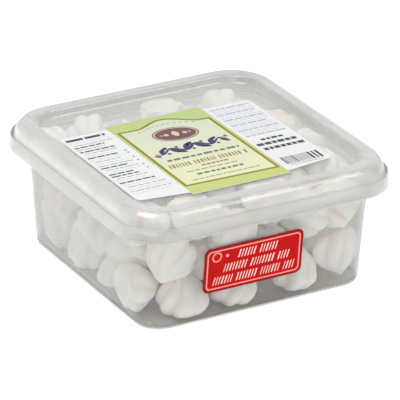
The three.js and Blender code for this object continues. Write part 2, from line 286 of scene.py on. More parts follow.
def rounded(profile, share=0.46, steps=4):
    """Rounds each inner corner of a profile of (half-width, corner radius, height)."""
    p = np.asarray(profile, float)
    out = [p[0]]
    for a, b, c in zip(p[:-2], p[1:-1], p[2:]):
        u, v = a - b, c - b
        lu, lv = math.hypot(u[0], u[2]), math.hypot(v[0], v[2])
        cut = min(share * lu, share * lv, 3.0)
        u, v = b + u * cut / lu, b + v * cut / lv
        for k in range(steps + 1):
            t = k / steps
            out.append((1 - t) ** 2 * u + 2 * t * (1 - t) * b + t * t * v)
    out.append(p[-1])
    return out


def square_ring(h, r, z):
    points = []
    for q in range(4):
        cx = (h - r) * (1 if q in (0, 3) else -1)
        cy = (h - r) * (1 if q < 2 else -1)
        for k in range(CORNER + 1):
            a = math.pi / 2 * (q + k / CORNER)
            points.append((cx + r * math.cos(a), cy + r * math.sin(a), z))
        dx, dy = [(-1, 0), (0, -1), (1, 0), (0, 1)][q]
        x, y, _ = points[-1]
        for k in range(1, SIDE):
            d = 2 * (h - r) * k / SIDE
            points.append((x + dx * d, y + dy * d, z))
    return points


def inner_rings(h, r, z, z_mid=None):
    """Rings from the edge of a flat middle towards its centre."""
    z_mid = z if z_mid is None else z_mid
    return [(h * s, r * s, z + (z_mid - z) * (1 - s)) for s in (0.86, 0.68, 0.5, 0.32, 0.14)]


def shell(name, start, profile, end, materials, on_edge):
    """A closed body of square rings; on_edge(half-width, height) says which rings take the second material."""
    rings = [square_ring(*p) for p in profile]
    n = len(rings[0])
    vertices = [start, *(v for ring in rings for v in ring), end]
    at = lambda j, k: 1 + j * n + k % n
    faces = []
    for k in range(n):
        faces.append((0, at(0, k + 1), at(0, k)))
        faces.append((len(vertices) - 1, at(len(rings) - 1, k), at(len(rings) - 1, k + 1)))
    for j in range(len(rings) - 1):
        for k in range(n):
            faces.append((at(j, k), at(j, k + 1), at(j + 1, k + 1), at(j + 1, k)))
    indices = [0] * (2 * n)
    for a, b in zip(profile[:-1], profile[1:]):
        indices += [int(on_edge((a[0] + b[0]) / 2, (a[2] + b[2]) / 2))] * n
    return mesh_object(name, vertices, faces, materials, indices)


# the tub, from under the middle of its base, up the outside, over the rim and down the inside
BASE_HALF, BASE_Z, TOP_HALF, TOP_Z = 79.4, 3.8, 84.3, 64.4
tub_profile = (
    inner_rings(70.0, 10.5, 0.5)[::-1]
    + rounded(
        [
            (69.0, 10.0, 0.5),
            (70.0, 10.5, 0.5),
            (71.5, 11.5, 0.0),
            (76.9, 14.9, 0.0),
            (78.45, 16.0, 0.7),
            (79.12, 16.5, 2.0),
            (BASE_HALF, 16.7, BASE_Z),
            (81.8, 19.6, 34.0),
            (TOP_HALF, 22.6, TOP_Z),
            (84.9, 23.1, 65.2),
            (93.0, 26.2, 65.2),
            (94.4, 26.9, 65.7),
            (95.0, 27.2, 67.0),
            (94.5, 27.6, 75.6),
            (94.1, 27.4, 75.9),
            (93.65, 27.2, 75.6),
            (93.9, 26.9, 67.4),
            (93.2, 26.4, 66.3),
            (84.7, 23.0, 66.3),
            (83.35, 22.03, 64.5),
            (80.9, 19.0, 34.2),
            (78.45, 15.94, 4.0),
            (77.8, 15.4, 2.4),
            (76.2, 14.4, 1.4),
            (75.0, 13.6, 1.4),
        ]
    )
    + inner_rings(75.0, 13.6, 1.4)
)
# the rim's lip and the base's edge take the darker edge cloud: edge-on plastic, and painted shade at the seam
# and the base
piece(shell("tub_shell", (0, 0, 0.5), tub_profile, (0, 0, 1.4), [TUB_PLASTIC, EDGE_PLASTIC_AND_SHADE],
            lambda h, z: (h > 93.5 and z > 75.4) or (h > 77.2 and z < 1.9)), "clear_plastic", "tub")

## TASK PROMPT
Make an exact copy of the listing, including every line.

## ANSWER TO THE PROBLEM
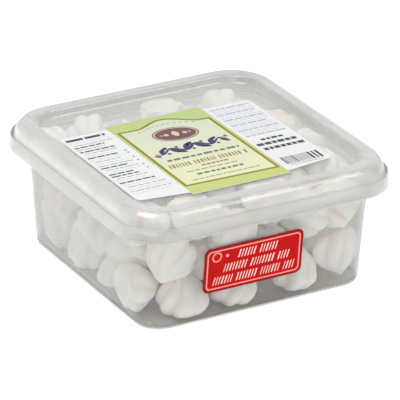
The three.js and Blender code for this object continues. Write part 2, from line 286 of scene.py on. More parts follow.
def rounded(profile, share=0.46, steps=4):
    """Rounds each inner corner of a profile of (half-width, corner radius, height)."""
    p = np.asarray(profile, float)
    out = [p[0]]
    for a, b, c in zip(p[:-2], p[1:-1], p[2:]):
        u, v = a - b, c - b
        lu, lv = math.hypot(u[0], u[2]), math.hypot(v[0], v[2])
        cut = min(share * lu, share * lv, 3.0)
        u, v = b + u * cut / lu, b + v * cut / lv
        for k in range(steps + 1):
            t = k / steps
            out.append((1 - t) ** 2 * u + 2 * t * (1 - t) * b + t * t * v)
    out.append(p[-1])
    return out


def square_ring(h, r, z):
    points = []
    for q in range(4):
        cx = (h - r) * (1 if q in (0, 3) else -1)
        cy = (h - r) * (1 if q < 2 else -1)
        for k in range(CORNER + 1):
            a = math.pi / 2 * (q + k / CORNER)
            points.append((cx + r * math.cos(a), cy + r * math.sin(a), z))
        dx, dy = [(-1, 0), (0, -1), (1, 0), (0, 1)][q]
        x, y, _ = points[-1]
        for k in range(1, SIDE):
            d = 2 * (h - r) * k / SIDE
            points.append((x + dx * d, y + dy * d, z))
    return points


def inner_rings(h, r, z, z_mid=None):
    """Rings from the edge of a flat middle towards its centre."""
    z_mid = z if z_mid is None else z_mid
    return [(h * s, r * s, z + (z_mid - z) * (1 - s)) for s in (0.86, 0.68, 0.5, 0.32, 0.14)]


def shell(name, start, profile, end, materials, on_edge):
    """A closed body of square rings; on_edge(half-width, height) says which rings take the second material."""
    rings = [square_ring(*p) for p in profile]
    n = len(rings[0])
    vertices = [start, *(v for ring in rings for v in ring), end]
    at = lambda j, k: 1 + j * n + k % n
    faces = []
    for k in range(n):
        faces.append((0, at(0, k + 1), at(0, k)))
        faces.append((len(vertices) - 1, at(len(rings) - 1, k), at(len(rings) - 1, k + 1)))
    for j in range(len(rings) - 1):
        for k in range(n):
            faces.append((at(j, k), at(j, k + 1), at(j + 1, k + 1), at(j + 1, k)))
    indices = [0] * (2 * n)
    for a, b in zip(profile[:-1], profile[1:]):
        indices += [int(on_edge((a[0] + b[0]) / 2, (a[2] + b[2]) / 2))] * n
    return mesh_object(name, vertices, faces, materials, indices)


# the tub, from under the middle of its base, up the outside, over the rim and down the inside
BASE_HALF, BASE_Z, TOP_HALF, TOP_Z = 79.4, 3.8, 84.3, 64.4
tub_profile = (
    inner_rings(70.0, 10.5, 0.5)[::-1]
    + rounded(
        [
            (69.0, 10.0, 0.5),
            (70.0, 10.5, 0.5),
            (71.5, 11.5, 0.0),
            (76.9, 14.9, 0.0),
            (78.45, 16.0, 0.7),
            (79.12, 16.5, 2.0),
            (BASE_HALF, 16.7, BASE_Z),
            (81.8, 19.6, 34.0),
            (TOP_HALF, 22.6, TOP_Z),
            (84.9, 23.1, 65.2),
            (93.0, 26.2, 65.2),
            (94.4, 26.9, 65.7),
            (95.0, 27.2, 67.0),
            (94.5, 27.6, 75.6),
            (94.1, 27.4, 75.9),
            (93.65, 27.2, 75.6),
            (93.9, 26.9, 67.4),
            (93.2, 26.4, 66.3),
            (84.7, 23.0, 66.3),
            (83.35, 22.03, 64.5),
            (80.9, 19.0, 34.2),
            (78.45, 15.94, 4.0),
            (77.8, 15.4, 2.4),
            (76.2, 14.4, 1.4),
            (75.0, 13.6, 1.4),
        ]
    )
    + inner_rings(75.0, 13.6, 1.4)
)
# the rim's lip and the base's edge take the darker edge cloud: edge-on plastic, and painted shade at the seam
# and the base
piece(shell("tub_shell", (0, 0, 0.5), tub_profile, (0, 0, 1.4), [TUB_PLASTIC, EDGE_PLASTIC_AND_SHADE],
            lambda h, z: (h > 93.5 and z > 75.4) or (h > 77.2 and z < 1.9)), "clear_plastic", "tub")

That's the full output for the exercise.